WHAT TO PRODUCE:
Copy out exactly the lines from the line containing "before = set(bpy.data.objects)" to the end of the listing.

---+---

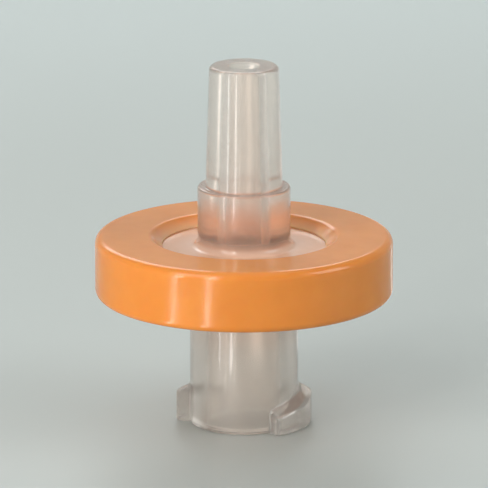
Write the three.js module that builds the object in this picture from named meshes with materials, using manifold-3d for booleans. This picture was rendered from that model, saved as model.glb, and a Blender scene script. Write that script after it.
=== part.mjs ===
// Syringe filter, nominal 13 mm, standing on its female luer inlet.
//
// Millimetres, +Z up. The origin is the centre of the inlet's mouth, and the
// luer axis is +Z: inlet at the bottom, filter disc in the middle, male luer
// outlet on top.
//
// Four mouldings and inserts, as on the real article:
//   inlet_housing    translucent PP: female luer lock, feed hole, spreader ribs
//   membrane         PES filter disc clamped between the two halves
//   outlet_housing   translucent PP: support rings, drain channels, male luer
//   outer_ring       coloured PP moulded round the edges of both halves

import * as THREE from 'three';
import { mergeVertices } from 'three/addons/utils/BufferGeometryUtils.js';
import Module from 'manifold-3d';

const wasm = await Module();
wasm.setup();

// ---------------------------------------------------------------- dimensions

const SEGMENTS = 72;            // facets round a full turn

// Overmoulded ring
const RING_R = 8.5;             // outer radius
const RING_Z0 = 7.5;            // lower face, above the inlet's mouth
const RING_Z1 = 11.0;           // upper face
const RING_EDGE = 0.45;         // rounding of the two outer edges
const RING_OPEN_R = 4.65;       // opening where the lip meets the housing
const RING_LIP_R = 5.35;        // opening at the ring's faces
const RING_LIP_T = 0.12;        // thickness of the lip at its thin edge

// Housing halves, where the ring grips them
const DISC_R = 7.25;            // edge of both discs
const DISC_Z0 = 8.1;            // outer face of the inlet half
const DISC_Z1 = 10.4;           // outer face of the outlet half
const PARTING_Z = 9.25;         // where the two halves meet
const POCKET_R = 6.55;          // seat that centres the membrane
const CHAMBER_R = 5.9;          // wetted radius, inside the clamping land

// Membrane
const MEMBRANE_R = 6.5;         // 13 mm across
const MEMBRANE_T = 0.15;

// Female luer lock inlet: 6 percent taper socket
const LUER_TAPER = 0.03;        // change of radius per millimetre of length
const SOCKET_MOUTH_R = 2.155;   // radius of the socket at its mouth
const SOCKET_CHAMFER = 0.16;
const SOCKET_DEPTH = 7.85;
const INLET_R = 3.1;            // outside of the inlet tube
const INLET_ROUND = 0.12;       // rounding of the mouth's outer edge
const FEED_R = 0.75;            // hole from the socket to the filter chamber
const INLET_FLOOR_Z = 8.85;     // chamber floor in the inlet half

// Luer lugs
const LUG_R = 3.88;             // 7.76 mm across the two lugs
const LUG_HALF_ANGLE = 33 * Math.PI / 180;
const LUG_LOW = 1.15;           // thickness at the leading end
const LUG_LEAD = 5.0;           // thread lead per turn
const LUG_FLANK = Math.tan(25 * Math.PI / 180);

// Spreader ribs in the inlet half
const SPREADER_RIBS = 12;
const SPREADER_W = 0.36;
const SPREADER_R0 = 1.5;
const SPREADER_R1 = 5.5;
const SPREADER_TOP_Z = 9.1;

// Male luer outlet: 6 percent taper
const TIP_Z = 20.9;
const TIP_R = 1.985;            // radius of the taper at the tip
const TIP_ROUND = 0.22;
const BOSS_R = 2.65;            // plain boss at the root
const BOSS_Z = 13.9;            // top of the boss
const BORE_TIP_R = 0.82;        // bore at the tip
const BORE_ROOT_R = 1.02;       // bore at the root, with moulding draft
const OUTLET_FLOOR_Z = 9.72;    // chamber floor in the outlet half

// Support rings and drain channels in the outlet half
const SUPPORT_RINGS = [1.75, 2.75, 3.75, 4.75];
const SUPPORT_W = 0.36;
const SUPPORT_Z = 9.34;         // just clear of the membrane
const CHANNELS = 8;
const CHANNEL_W = 0.5;

// ------------------------------------------------------------------- helpers

// Turns a lathe made about +Y into one about +Z without rounding error.
function yToZ(geometry) {
  const p = geometry.attributes.position;
  for (let i = 0; i < p.count; i++) {
    p.setXYZ(i, p.getX(i), -p.getZ(i), p.getY(i));
  }
  return geometry;
}

// A closed manifold solid from any closed geometry.
function toSolid(geometry) {
  let g = geometry.clone();
  g.deleteAttribute('normal');
  g.deleteAttribute('uv');
  g = mergeVertices(g, 1e-5);
  const p = g.attributes.position.array;
  const index = g.index.array;
  const kept = [];
  let volume = 0;
  for (let i = 0; i < index.length; i += 3) {
    const [a, b, c] = [index[i], index[i + 1], index[i + 2]];
    if (a === b || b === c || c === a) continue;
    kept.push(a, b, c);
    const [ax, ay, az] = [p[3 * a], p[3 * a + 1], p[3 * a + 2]];
    const [bx, by, bz] = [p[3 * b], p[3 * b + 1], p[3 * b + 2]];
    const [cx, cy, cz] = [p[3 * c], p[3 * c + 1], p[3 * c + 2]];
    volume += ax * (by * cz - bz * cy) + ay * (bz * cx - bx * cz)
      + az * (bx * cy - by * cx);
  }
  if (volume < 0) {
    for (let i = 0; i < kept.length; i += 3) {
      [kept[i + 1], kept[i + 2]] = [kept[i + 2], kept[i + 1]];
    }
  }
  return new wasm.Manifold(new wasm.Mesh({
    numProp: 3,
    vertProperties: new Float32Array(p),
    triVerts: new Uint32Array(kept),
  }));
}

function toGeometry(solid) {
  const mesh = solid.getMesh();
  const positions = new Float32Array(mesh.numVert * 3);
  for (let i = 0; i < mesh.numVert; i++) {
    for (let k = 0; k < 3; k++) {
      positions[3 * i + k] = mesh.vertProperties[i * mesh.numProp + k];
    }
  }
  const geometry = new THREE.BufferGeometry();
  geometry.setAttribute('position', new THREE.BufferAttribute(positions, 3));
  geometry.setIndex(new THREE.BufferAttribute(new Uint32Array(mesh.triVerts), 1));
  geometry.computeVertexNormals();
  return geometry;
}

// A solid of revolution about +Z from a list of [radius, height].
function turned(profile) {
  const points = profile.map(([r, z]) => new THREE.Vector2(r, z));
  return yToZ(new THREE.LatheGeometry(points, SEGMENTS));
}

// Points along an arc of a profile, from one angle to another in degrees.
function round(cr, cz, radius, from, to, steps) {
  const points = [];
  for (let i = 0; i <= steps; i++) {
    const a = (from + (to - from) * i / steps) * Math.PI / 180;
    points.push([cr + radius * Math.cos(a), cz + radius * Math.sin(a)]);
  }
  return points;
}

function named(name, geometry, material) {
  const mesh = new THREE.Mesh(geometry, material);
  mesh.name = name;
  return mesh;
}

// ----------------------------------------------------------------- materials

const naturalPP = () => new THREE.MeshStandardMaterial({
  color: 0xdedad2, roughness: 0.3, metalness: 0, transparent: true, opacity: 0.6,
});
const apricotPP = new THREE.MeshStandardMaterial({
  color: 0xe88a3c, roughness: 0.28, metalness: 0,
});
const whitePES = new THREE.MeshStandardMaterial({
  color: 0xf4f3ee, roughness: 0.85, metalness: 0,
});

// ---------------------------------------------------------------- outer ring

const ringProfile = [
  [RING_OPEN_R, DISC_Z0],
  [RING_OPEN_R, DISC_Z0 - RING_LIP_T],
  [RING_LIP_R - 0.08, RING_Z0 + 0.03],
  [RING_LIP_R, RING_Z0],
  ...round(RING_R - RING_EDGE, RING_Z0 + RING_EDGE, RING_EDGE, -90, 0, 5),
  ...round(RING_R - RING_EDGE, RING_Z1 - RING_EDGE, RING_EDGE, 0, 90, 5),
  [RING_LIP_R, RING_Z1],
  [RING_LIP_R - 0.08, RING_Z1 - 0.03],
  [RING_OPEN_R, DISC_Z1 + RING_LIP_T],
  [RING_OPEN_R, DISC_Z1],
  [DISC_R, DISC_Z1],
  [DISC_R, DISC_Z0],
  [RING_OPEN_R, DISC_Z0],
];
const ring = toSolid(turned(ringProfile));

// ------------------------------------------------------------- inlet housing

const membraneLow = PARTING_Z - MEMBRANE_T / 2;
const membraneHigh = PARTING_Z + MEMBRANE_T / 2;
const socketR = (z) => SOCKET_MOUTH_R - LUER_TAPER * z;

const inletProfile = [
  [SOCKET_MOUTH_R + SOCKET_CHAMFER, 0],
  ...round(INLET_R - INLET_ROUND, INLET_ROUND, INLET_ROUND, -90, 0, 2),
  [INLET_R, DISC_Z0 - 0.4],
  ...round(INLET_R + 0.4, DISC_Z0 - 0.4, 0.4, 180, 90, 3).slice(1),
  [DISC_R, DISC_Z0],
  [DISC_R, PARTING_Z],
  [POCKET_R, PARTING_Z],
  [POCKET_R, membraneLow],
  [CHAMBER_R, membraneLow],
  [CHAMBER_R - 0.12, INLET_FLOOR_Z],
  [FEED_R + 0.25, INLET_FLOOR_Z],
  [FEED_R, INLET_FLOOR_Z - 0.25],
  [FEED_R, SOCKET_DEPTH + 0.12],
  [socketR(SOCKET_DEPTH) - 0.45, SOCKET_DEPTH],
  [socketR(SOCKET_DEPTH), SOCKET_DEPTH - 0.3],
  [socketR(SOCKET_CHAMFER), SOCKET_CHAMFER],
  [SOCKET_MOUTH_R + SOCKET_CHAMFER, 0],
];
let inlet = toSolid(turned(inletProfile));

// One luer lug: a sector of the rim whose upper face climbs like a thread.
function lug() {
  const steps = 10;
  const inner = INLET_R - 0.35;
  const shape = new THREE.Shape();
  for (let i = 0; i <= steps; i++) {
    const a = -LUG_HALF_ANGLE + 2 * LUG_HALF_ANGLE * i / steps;
    const point = [LUG_R * Math.cos(a), LUG_R * Math.sin(a)];
    if (i === 0) shape.moveTo(...point); else shape.lineTo(...point);
  }
  for (let i = steps; i >= 0; i--) {
    const a = -LUG_HALF_ANGLE + 2 * LUG_HALF_ANGLE * i / steps;
    shape.lineTo(inner * Math.cos(a), inner * Math.sin(a));
  }
  shape.closePath();
  const geometry = new THREE.ExtrudeGeometry(shape, {
    depth: 1, steps: 1, bevelEnabled: false,
  });
  const p = geometry.attributes.position;
  for (let i = 0; i < p.count; i++) {
    if (p.getZ(i) < 0.5) continue;
    const x = p.getX(i);
    const y = p.getY(i);
    const turn = (Math.atan2(y, x) + LUG_HALF_ANGLE) / (2 * Math.PI);
    const out = Math.hypot(x, y) - INLET_R;
    p.setZ(i, LUG_LOW + LUG_LEAD * turn + (0.45 - out) * LUG_FLANK);
  }
  return toSolid(geometry);
}
const lugSolid = lug();
inlet = inlet.add(lugSolid).add(lugSolid.rotate([0, 0, 180]));

// Spreader ribs on the chamber floor.
for (let i = 0; i < SPREADER_RIBS; i++) {
  const length = SPREADER_R1 - SPREADER_R0;
  const height = SPREADER_TOP_Z - INLET_FLOOR_Z + 0.1;
  const rib = new THREE.BoxGeometry(length, SPREADER_W, height);
  rib.translate(SPREADER_R0 + length / 2, 0, SPREADER_TOP_Z - height / 2);
  rib.rotateZ((i + 0.5) * 2 * Math.PI / SPREADER_RIBS);
  inlet = inlet.add(toSolid(rib));
}

// ------------------------------------------------------------ outlet housing

const taperR = (z) => TIP_R + LUER_TAPER * (TIP_Z - z);
const supports = [];
for (const r of SUPPORT_RINGS) {
  supports.push([r - SUPPORT_W / 2, OUTLET_FLOOR_Z], [r - SUPPORT_W / 2, SUPPORT_Z],
    [r + SUPPORT_W / 2, SUPPORT_Z], [r + SUPPORT_W / 2, OUTLET_FLOOR_Z]);
}
const outletProfile = [
  [DISC_R, PARTING_Z],
  [DISC_R, DISC_Z1],
  [BOSS_R + 0.4, DISC_Z1],
  ...round(BOSS_R + 0.4, DISC_Z1 + 0.4, 0.4, -90, -180, 3).slice(1),
  [BOSS_R, BOSS_Z - 0.12],
  [BOSS_R - 0.12, BOSS_Z],
  [taperR(BOSS_Z), BOSS_Z],
  ...round(taperR(TIP_Z) - TIP_ROUND, TIP_Z - TIP_ROUND, TIP_ROUND, 0, 90, 3),
  [BORE_TIP_R + 0.1, TIP_Z],
  [BORE_TIP_R, TIP_Z - 0.12],
  [BORE_ROOT_R, DISC_Z1],
  [BORE_ROOT_R + 0.28, OUTLET_FLOOR_Z],
  ...supports,
  [CHAMBER_R - 0.12, OUTLET_FLOOR_Z],
  [CHAMBER_R, membraneHigh],
  [POCKET_R, membraneHigh],
  [POCKET_R, PARTING_Z],
  [DISC_R, PARTING_Z],
];
let outlet = toSolid(turned(outletProfile));

// Drain channels through the support rings.
for (let i = 0; i < CHANNELS; i++) {
  const length = 4.2;
  const channel = new THREE.BoxGeometry(length, CHANNEL_W, 1);
  channel.translate(1.1 + length / 2, 0, OUTLET_FLOOR_Z - 0.5);
  channel.rotateZ((i + 0.5) * 2 * Math.PI / CHANNELS);
  outlet = outlet.subtract(toSolid(channel));
}

// ------------------------------------------------------------------ membrane

const membrane = toSolid(turned([
  [0, membraneLow],
  [MEMBRANE_R, membraneLow],
  [MEMBRANE_R, membraneHigh],
  [0, membraneHigh],
]));

// ------------------------------------------------------------------ assembly

const filter = new THREE.Group();
filter.name = 'syringe_filter';
filter.add(
  named('inlet_housing', toGeometry(inlet), naturalPP()),
  named('membrane', toGeometry(membrane), whitePES),
  named('outlet_housing', toGeometry(outlet), naturalPP()),
  named('outer_ring', toGeometry(ring), apricotPP),
);

export default filter;
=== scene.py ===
import math

import bmesh
import bpy
import numpy as np
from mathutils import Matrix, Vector


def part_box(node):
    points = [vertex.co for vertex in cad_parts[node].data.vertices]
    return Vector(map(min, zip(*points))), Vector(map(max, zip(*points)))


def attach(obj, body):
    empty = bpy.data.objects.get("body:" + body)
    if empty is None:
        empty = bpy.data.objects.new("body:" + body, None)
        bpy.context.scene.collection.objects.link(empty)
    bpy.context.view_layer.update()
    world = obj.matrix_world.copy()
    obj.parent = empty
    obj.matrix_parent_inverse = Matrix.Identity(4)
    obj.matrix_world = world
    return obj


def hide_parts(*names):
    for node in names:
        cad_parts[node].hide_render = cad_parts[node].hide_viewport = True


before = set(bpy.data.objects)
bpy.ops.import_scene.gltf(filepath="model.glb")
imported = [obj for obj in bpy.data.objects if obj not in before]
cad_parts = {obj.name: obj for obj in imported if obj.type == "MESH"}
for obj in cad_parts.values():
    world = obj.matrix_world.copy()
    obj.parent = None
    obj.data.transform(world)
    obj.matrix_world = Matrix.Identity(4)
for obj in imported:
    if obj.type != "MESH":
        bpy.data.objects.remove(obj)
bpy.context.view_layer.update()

MM = 0.001

# ----------------------------------------------------------------------------
# Sizes in millimetres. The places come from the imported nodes; what no box can
# give (bores, tapers, fillets) repeats the part's own driving dimensions.
# ----------------------------------------------------------------------------


def mm_box(node):
    lo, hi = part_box(node)
    return [c / MM for c in lo], [c / MM for c in hi]


ring_lo, ring_hi = mm_box("outer_ring")
inlet_lo, inlet_hi = mm_box("inlet_housing")
outlet_lo, outlet_hi = mm_box("outlet_housing")
mem_lo, mem_hi = mm_box("membrane")

RING_R = ring_hi[0]
RING_Z0, RING_Z1 = ring_lo[2], ring_hi[2]
RING_EDGE = 0.45
RING_OPEN_R = 4.65
RING_LIP_R = 5.35
RING_LIP_T = 0.08     # the thin edge of the lip, once its corner is rounded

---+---

OUTPUT FOR THIS EXERCISE:
before = set(bpy.data.objects)
bpy.ops.import_scene.gltf(filepath="model.glb")
imported = [obj for obj in bpy.data.objects if obj not in before]
cad_parts = {obj.name: obj for obj in imported if obj.type == "MESH"}
for obj in cad_parts.values():
    world = obj.matrix_world.copy()
    obj.parent = None
    obj.data.transform(world)
    obj.matrix_world = Matrix.Identity(4)
for obj in imported:
    if obj.type != "MESH":
        bpy.data.objects.remove(obj)
bpy.context.view_layer.update()

MM = 0.001

# ----------------------------------------------------------------------------
# Sizes in millimetres. The places come from the imported nodes; what no box can
# give (bores, tapers, fillets) repeats the part's own driving dimensions.
# ----------------------------------------------------------------------------


def mm_box(node):
    lo, hi = part_box(node)
    return [c / MM for c in lo], [c / MM for c in hi]


ring_lo, ring_hi = mm_box("outer_ring")
inlet_lo, inlet_hi = mm_box("inlet_housing")
outlet_lo, outlet_hi = mm_box("outlet_housing")
mem_lo, mem_hi = mm_box("membrane")

RING_R = ring_hi[0]
RING_Z0, RING_Z1 = ring_lo[2], ring_hi[2]
RING_EDGE = 0.45
RING_OPEN_R = 4.65
RING_LIP_R = 5.35
RING_LIP_T = 0.08     # the thin edge of the lip, once its corner is rounded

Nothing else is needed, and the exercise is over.